The Emory Center for Ethics will host a public discussion and theatrical reading of select scenes from the Alliance Theatre’s current production of the Pulitzer Prize-winning play “Disgraced” on Tuesday, Jan. 19, at 7:30 p.m.
The free “Ethics on the Stage with Alliance Theatre” event will be held in Room 102 of the Emory Center for Ethics Commons, which is located in the Rita Anne Rollins Building. Those planning to attend are asked to register in advance.
Winner of the 2013 Pulitzer Prize for Drama and a Tony Award nominee for Best Play, “Disgraced” tells the story of Amir Kapoor, a successful lawyer who is rapidly moving up the corporate ladder while distancing himself from his Muslim roots.

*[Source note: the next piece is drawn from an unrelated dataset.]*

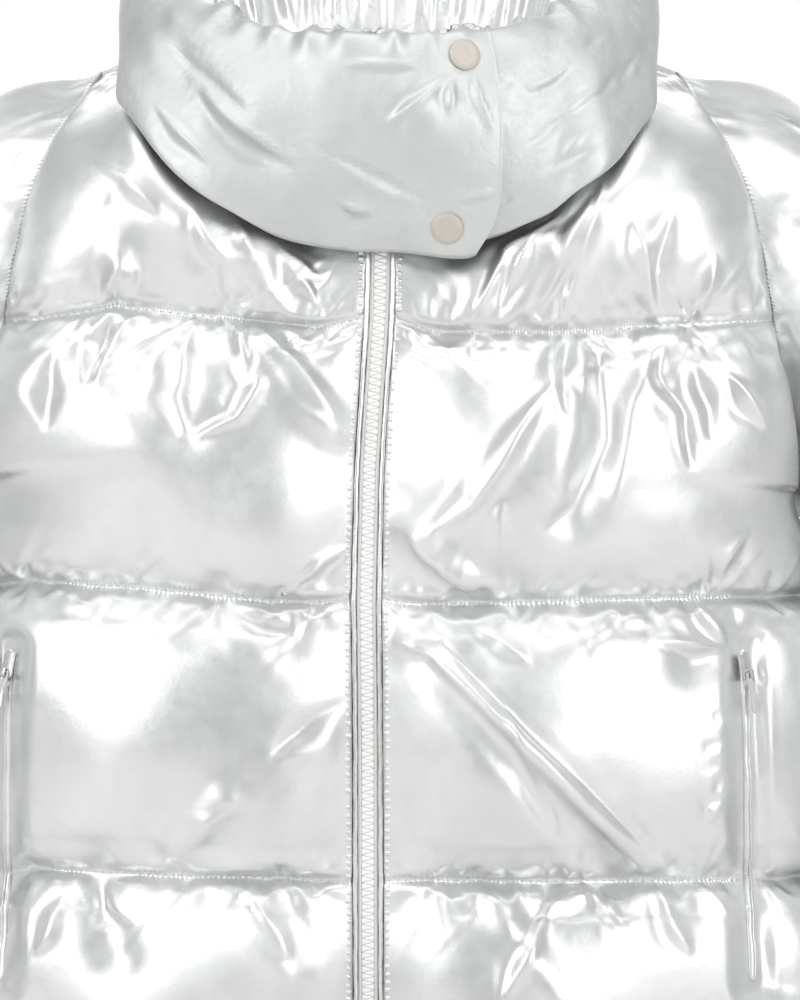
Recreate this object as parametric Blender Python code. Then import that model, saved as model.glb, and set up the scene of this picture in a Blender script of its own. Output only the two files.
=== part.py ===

When Amir and his wife Emily host a dinner party, friendly conversation quickly explodes into something deeper and more dangerous. Described as a turbulent thrill ride, “Disgraced” examines an American identity far more complicated than any melting pot.
The play will run on the Alliance Stage from Jan. 27 to Feb. 14. For ticket information or to learn more about student discounts to the performance, visit the Alliance Theater website.
Cast members from the Alliance Theatre production will perform readings from the play at the Jan. 19 ethics discussion — a program partnership between the University and local theater that stretches back more than five years, says Carlton Mackey, director of Emory’s Ethics and the Arts Program.
Given today’s political climate, Mackey says he can’t imagine a more important time to pause for ethical reflection upon the issues that the play raises. Audience members at Emory will have a chance to preview and process what they experience at the reading, then engage in a follow-up public discussion.
“No one could have predicted that the play would be so timely,” Mackey says. “This will be a very interesting, potentially powerful, and possibly even transformative experience. The scenes will be enough to provoke, engage and encourage reflection.”
Often called the most-produced play in the United States during the 2015-2016 theatrical season, "Disgraced" is soon to become an HBO movie. It contains profanity, extreme violence and adult thematic elements, and is not recommended for those under the age of 17.